> **Data provided**:
+ + +

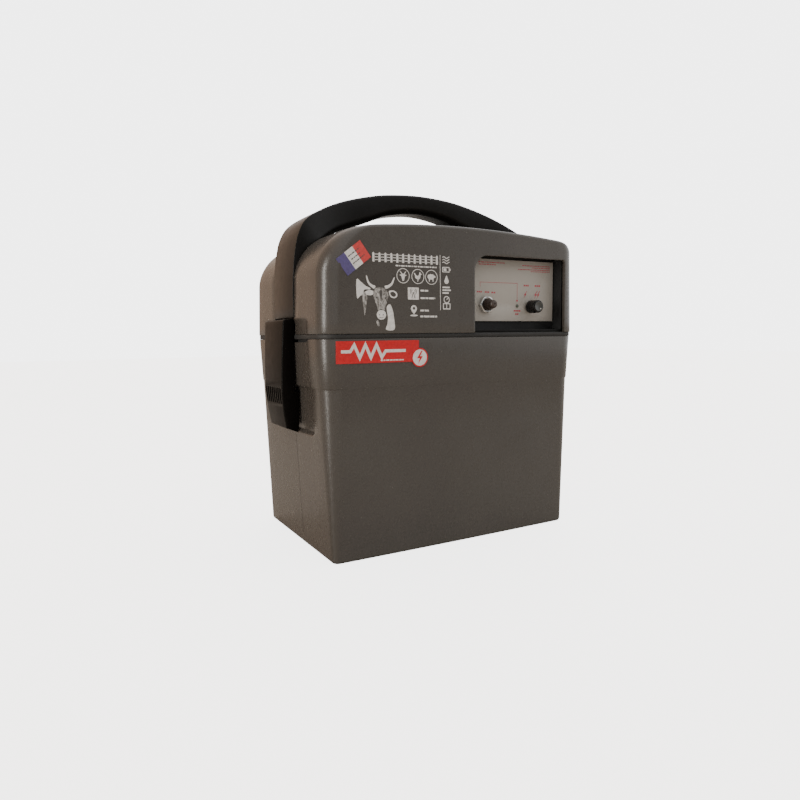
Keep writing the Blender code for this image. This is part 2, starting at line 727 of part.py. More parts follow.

+ + +

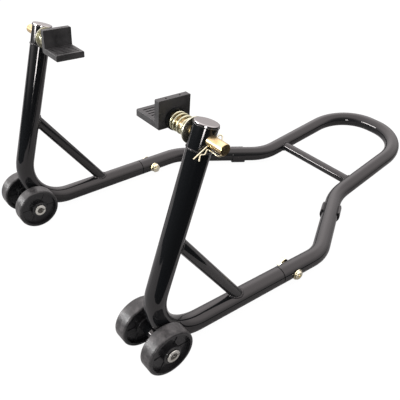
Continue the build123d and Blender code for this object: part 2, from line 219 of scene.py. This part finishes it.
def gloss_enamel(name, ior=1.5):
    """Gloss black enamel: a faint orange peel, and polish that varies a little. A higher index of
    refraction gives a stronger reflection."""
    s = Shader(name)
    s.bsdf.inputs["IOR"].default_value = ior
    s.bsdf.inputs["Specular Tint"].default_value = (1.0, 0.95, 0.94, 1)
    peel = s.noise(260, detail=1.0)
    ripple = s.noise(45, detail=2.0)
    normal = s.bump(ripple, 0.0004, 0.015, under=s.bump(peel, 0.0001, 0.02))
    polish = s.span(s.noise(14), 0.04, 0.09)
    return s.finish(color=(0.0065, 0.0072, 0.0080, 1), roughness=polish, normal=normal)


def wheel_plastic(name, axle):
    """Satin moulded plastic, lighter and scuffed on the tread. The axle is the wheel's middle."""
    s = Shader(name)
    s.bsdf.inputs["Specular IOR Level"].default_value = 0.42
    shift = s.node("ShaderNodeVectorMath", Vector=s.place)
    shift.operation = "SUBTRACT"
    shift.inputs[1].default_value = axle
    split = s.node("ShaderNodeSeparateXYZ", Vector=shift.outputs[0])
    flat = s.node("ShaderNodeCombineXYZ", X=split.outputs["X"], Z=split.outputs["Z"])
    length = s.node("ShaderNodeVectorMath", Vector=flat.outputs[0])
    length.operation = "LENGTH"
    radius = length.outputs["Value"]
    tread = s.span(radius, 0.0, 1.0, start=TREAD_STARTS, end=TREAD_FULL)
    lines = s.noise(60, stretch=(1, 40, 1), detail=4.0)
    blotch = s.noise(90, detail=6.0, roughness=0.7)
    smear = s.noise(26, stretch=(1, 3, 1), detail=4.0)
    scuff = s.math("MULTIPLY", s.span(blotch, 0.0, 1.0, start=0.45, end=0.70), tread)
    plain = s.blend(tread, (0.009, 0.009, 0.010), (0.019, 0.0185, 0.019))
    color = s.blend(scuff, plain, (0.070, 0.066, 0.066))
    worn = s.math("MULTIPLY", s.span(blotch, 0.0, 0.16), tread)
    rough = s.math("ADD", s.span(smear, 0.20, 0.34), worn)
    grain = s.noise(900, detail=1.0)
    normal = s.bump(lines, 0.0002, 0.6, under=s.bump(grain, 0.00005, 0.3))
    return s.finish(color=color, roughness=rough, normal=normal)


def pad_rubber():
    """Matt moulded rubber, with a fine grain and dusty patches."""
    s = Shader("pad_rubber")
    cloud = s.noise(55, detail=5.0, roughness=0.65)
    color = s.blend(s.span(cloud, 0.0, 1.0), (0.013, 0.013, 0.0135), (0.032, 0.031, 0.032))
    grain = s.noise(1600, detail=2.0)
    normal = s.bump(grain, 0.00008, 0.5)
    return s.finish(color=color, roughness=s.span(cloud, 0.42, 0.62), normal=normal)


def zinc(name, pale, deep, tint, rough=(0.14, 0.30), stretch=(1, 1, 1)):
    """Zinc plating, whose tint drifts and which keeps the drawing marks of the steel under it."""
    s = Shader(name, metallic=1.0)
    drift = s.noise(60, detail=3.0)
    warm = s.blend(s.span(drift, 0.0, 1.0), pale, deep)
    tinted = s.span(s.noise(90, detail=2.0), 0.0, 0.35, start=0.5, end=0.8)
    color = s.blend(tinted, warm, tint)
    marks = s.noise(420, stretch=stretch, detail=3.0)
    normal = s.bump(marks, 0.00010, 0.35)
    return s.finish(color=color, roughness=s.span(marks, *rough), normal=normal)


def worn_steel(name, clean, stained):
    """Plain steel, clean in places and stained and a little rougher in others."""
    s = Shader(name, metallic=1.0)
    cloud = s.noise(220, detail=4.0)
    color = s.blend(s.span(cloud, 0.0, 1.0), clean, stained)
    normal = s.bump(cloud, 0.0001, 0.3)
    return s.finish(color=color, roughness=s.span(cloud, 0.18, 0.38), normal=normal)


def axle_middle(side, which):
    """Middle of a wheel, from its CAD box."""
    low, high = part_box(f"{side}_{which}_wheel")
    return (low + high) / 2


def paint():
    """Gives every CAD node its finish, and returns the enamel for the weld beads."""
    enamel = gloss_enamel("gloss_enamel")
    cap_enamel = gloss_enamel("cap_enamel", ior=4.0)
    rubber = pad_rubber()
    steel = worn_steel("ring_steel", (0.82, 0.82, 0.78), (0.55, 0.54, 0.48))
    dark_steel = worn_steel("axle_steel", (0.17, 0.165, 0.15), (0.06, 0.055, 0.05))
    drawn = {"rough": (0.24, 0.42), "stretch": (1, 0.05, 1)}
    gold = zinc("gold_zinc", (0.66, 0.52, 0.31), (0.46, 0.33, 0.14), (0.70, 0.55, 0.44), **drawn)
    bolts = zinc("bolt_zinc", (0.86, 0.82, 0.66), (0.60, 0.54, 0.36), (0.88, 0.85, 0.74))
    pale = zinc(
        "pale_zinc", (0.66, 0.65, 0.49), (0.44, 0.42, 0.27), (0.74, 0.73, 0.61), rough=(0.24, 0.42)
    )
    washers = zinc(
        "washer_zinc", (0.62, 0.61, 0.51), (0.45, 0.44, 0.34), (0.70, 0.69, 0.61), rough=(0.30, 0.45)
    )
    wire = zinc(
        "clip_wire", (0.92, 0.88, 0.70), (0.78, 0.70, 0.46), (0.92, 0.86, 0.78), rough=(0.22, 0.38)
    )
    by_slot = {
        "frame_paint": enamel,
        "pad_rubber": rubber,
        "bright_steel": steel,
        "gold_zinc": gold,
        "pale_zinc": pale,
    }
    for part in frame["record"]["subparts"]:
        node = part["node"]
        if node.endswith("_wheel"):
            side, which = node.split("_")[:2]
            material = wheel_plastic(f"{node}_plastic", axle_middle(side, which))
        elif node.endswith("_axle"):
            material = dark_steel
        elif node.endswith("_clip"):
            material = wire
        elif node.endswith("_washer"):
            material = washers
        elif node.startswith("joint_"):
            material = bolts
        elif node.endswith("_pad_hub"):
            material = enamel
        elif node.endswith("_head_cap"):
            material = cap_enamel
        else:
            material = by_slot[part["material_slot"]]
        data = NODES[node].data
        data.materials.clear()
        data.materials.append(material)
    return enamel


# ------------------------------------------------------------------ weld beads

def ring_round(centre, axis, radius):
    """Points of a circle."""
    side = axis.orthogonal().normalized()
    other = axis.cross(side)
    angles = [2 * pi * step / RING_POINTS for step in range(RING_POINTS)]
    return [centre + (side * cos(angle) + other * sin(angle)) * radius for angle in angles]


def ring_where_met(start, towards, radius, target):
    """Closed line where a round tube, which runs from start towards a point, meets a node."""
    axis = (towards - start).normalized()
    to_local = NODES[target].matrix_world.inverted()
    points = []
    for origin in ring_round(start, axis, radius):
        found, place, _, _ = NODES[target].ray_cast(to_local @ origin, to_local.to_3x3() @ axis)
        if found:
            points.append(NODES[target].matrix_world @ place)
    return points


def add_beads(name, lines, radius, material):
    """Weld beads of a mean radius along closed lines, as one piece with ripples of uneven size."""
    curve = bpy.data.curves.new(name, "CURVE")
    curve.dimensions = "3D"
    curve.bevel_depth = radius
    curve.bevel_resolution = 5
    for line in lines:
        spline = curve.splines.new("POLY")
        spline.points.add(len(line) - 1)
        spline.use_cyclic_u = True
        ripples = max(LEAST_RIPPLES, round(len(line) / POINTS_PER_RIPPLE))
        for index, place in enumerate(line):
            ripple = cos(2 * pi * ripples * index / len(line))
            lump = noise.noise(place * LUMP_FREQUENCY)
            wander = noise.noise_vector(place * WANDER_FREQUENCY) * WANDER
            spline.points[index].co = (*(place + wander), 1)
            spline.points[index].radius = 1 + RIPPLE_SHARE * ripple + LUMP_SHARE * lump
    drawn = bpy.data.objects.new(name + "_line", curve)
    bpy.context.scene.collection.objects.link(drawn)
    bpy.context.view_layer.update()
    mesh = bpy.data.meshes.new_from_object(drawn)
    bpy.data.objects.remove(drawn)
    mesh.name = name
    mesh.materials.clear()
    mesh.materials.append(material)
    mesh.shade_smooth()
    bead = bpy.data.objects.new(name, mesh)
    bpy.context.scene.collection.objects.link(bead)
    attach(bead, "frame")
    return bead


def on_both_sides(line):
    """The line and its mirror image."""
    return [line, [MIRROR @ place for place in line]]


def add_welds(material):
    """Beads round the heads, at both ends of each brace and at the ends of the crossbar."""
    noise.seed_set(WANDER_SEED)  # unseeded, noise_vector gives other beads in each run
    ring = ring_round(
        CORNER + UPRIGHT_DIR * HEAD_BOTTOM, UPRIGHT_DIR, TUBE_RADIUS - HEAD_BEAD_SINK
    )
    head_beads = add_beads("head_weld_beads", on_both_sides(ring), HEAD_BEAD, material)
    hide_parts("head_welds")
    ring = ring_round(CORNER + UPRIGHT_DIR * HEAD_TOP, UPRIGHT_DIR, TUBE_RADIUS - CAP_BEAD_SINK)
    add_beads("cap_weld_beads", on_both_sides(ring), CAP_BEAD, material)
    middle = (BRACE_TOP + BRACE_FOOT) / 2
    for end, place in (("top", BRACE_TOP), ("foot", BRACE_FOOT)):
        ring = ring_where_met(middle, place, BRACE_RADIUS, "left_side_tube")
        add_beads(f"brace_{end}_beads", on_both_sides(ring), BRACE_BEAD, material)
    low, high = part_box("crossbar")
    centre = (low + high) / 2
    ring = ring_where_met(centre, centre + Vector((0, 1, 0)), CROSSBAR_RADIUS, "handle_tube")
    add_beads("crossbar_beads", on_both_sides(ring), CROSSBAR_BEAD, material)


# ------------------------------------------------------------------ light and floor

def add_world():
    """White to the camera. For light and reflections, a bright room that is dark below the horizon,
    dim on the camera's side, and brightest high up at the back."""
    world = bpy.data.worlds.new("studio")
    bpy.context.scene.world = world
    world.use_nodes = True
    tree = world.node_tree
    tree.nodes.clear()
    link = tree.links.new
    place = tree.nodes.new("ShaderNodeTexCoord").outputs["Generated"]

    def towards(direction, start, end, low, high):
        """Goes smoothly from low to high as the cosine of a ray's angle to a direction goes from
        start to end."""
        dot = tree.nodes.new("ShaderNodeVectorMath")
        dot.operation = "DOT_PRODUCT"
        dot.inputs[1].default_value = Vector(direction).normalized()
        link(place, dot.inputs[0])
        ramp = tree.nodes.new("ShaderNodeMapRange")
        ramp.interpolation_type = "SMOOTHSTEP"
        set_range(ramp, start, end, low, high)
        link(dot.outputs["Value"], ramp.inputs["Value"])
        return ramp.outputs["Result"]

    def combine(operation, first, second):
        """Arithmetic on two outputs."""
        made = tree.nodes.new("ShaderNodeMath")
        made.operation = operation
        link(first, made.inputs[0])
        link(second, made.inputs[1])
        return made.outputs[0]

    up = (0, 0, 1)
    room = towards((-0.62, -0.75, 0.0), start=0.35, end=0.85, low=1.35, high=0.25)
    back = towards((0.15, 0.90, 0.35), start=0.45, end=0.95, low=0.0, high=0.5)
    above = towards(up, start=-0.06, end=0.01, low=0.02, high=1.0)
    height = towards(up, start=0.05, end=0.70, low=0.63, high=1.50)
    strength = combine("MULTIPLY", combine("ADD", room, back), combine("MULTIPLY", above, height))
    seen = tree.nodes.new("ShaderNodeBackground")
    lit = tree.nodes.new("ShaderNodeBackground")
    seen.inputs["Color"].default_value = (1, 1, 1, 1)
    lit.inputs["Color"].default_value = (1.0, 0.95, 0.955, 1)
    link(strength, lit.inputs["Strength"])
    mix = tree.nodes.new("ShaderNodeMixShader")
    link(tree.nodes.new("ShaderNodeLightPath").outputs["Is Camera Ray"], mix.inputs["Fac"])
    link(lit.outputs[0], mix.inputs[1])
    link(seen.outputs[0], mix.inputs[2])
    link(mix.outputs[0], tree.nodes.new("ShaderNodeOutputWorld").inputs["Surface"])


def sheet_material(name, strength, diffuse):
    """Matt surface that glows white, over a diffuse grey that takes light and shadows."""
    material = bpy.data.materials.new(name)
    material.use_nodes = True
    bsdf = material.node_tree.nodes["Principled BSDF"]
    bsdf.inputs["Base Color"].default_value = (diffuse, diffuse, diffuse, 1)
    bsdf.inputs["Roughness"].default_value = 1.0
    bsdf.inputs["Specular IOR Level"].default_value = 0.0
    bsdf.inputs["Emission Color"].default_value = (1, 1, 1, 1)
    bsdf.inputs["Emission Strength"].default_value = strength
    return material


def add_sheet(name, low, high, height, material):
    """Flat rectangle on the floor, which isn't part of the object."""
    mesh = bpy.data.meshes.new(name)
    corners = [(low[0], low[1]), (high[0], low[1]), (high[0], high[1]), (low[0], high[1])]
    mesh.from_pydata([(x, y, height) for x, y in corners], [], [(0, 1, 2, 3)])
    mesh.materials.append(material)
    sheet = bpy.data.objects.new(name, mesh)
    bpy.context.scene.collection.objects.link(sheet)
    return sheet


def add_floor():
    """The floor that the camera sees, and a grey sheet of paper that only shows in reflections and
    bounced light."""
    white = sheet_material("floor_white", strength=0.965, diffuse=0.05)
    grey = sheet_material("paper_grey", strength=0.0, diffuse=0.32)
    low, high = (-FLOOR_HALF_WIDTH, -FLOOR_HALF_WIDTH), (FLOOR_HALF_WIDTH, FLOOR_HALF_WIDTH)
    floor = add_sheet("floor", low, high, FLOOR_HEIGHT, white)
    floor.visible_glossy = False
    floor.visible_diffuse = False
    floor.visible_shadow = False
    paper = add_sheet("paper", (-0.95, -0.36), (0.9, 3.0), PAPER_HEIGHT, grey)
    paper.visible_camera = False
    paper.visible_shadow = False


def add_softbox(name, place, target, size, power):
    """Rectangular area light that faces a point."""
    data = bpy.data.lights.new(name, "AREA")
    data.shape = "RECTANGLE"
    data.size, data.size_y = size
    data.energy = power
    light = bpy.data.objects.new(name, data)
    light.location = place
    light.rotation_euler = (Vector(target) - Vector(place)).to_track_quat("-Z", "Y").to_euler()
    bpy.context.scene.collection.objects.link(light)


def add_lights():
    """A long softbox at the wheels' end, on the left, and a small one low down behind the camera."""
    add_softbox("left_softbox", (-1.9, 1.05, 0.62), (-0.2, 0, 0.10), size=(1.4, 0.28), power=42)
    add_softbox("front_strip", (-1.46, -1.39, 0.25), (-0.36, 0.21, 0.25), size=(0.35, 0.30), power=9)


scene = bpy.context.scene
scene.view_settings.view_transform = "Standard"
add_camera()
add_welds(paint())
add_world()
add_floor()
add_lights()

+ + +

> **Aim of the task**:
Copy each line of the preceding data that contains the string "this".

> **Answer to the exercise**:
Keep writing the Blender code for this image. This is part 2, starting at line 727 of part.py. More parts follow.
Continue the build123d and Blender code for this object: part 2, from line 219 of scene.py. This part finishes it.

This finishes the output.